- The mother who drives three hours every week to her son's college to do his laundry.
- Moms who contact their children's prospective employers to put in a good word.
- The mom who shares bank accounts with her 24- and 22-year-old sons so she can monitor their spending.
- And my favorite: A young woman who landed a prestigious job right out of college had a birthday coming up. So her mom called her daughter's boss and asked if a cake could be delivered to her daughter while her co-workers sang "Happy Birthday" to her. The boss said, "This is Wall Street. We don't really do that here."
As ridiculous as these may sound, I believe most parents have the potential to hover. Of course we want our kids to succeed and make good decisions, so it's tempting to hold their hands well into their adult lives to make sure they get where we think they need to go.

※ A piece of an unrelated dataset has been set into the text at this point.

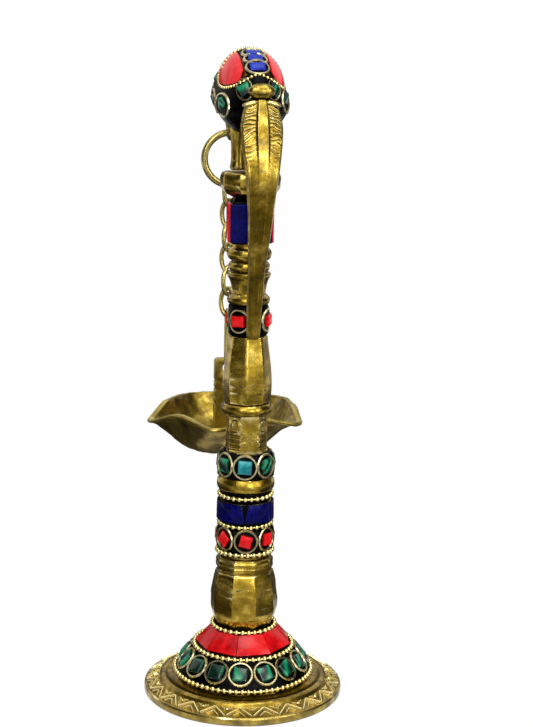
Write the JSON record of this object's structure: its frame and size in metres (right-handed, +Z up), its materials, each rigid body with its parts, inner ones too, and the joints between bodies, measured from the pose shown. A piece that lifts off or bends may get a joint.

But what is going to happen to these kids who have everything done for them? I think helicopter parents are unwittingly setting their kids up to ultimately fail.
The truth is that the moment our children are born, we as parents begin the gradual process of letting go. It only gets harder as they get older, but good parenting is preparing our kids for adulthood, and then sending them out into the real world to make their own decisions -- good and bad. I think one of the most essential things we can do as parents is let go.
We all have mental checklists of things we want to do and not do as parents. A new one on my list is "don't hover."
And another one: "Teach the kids how to do laundry before they graduate from high school."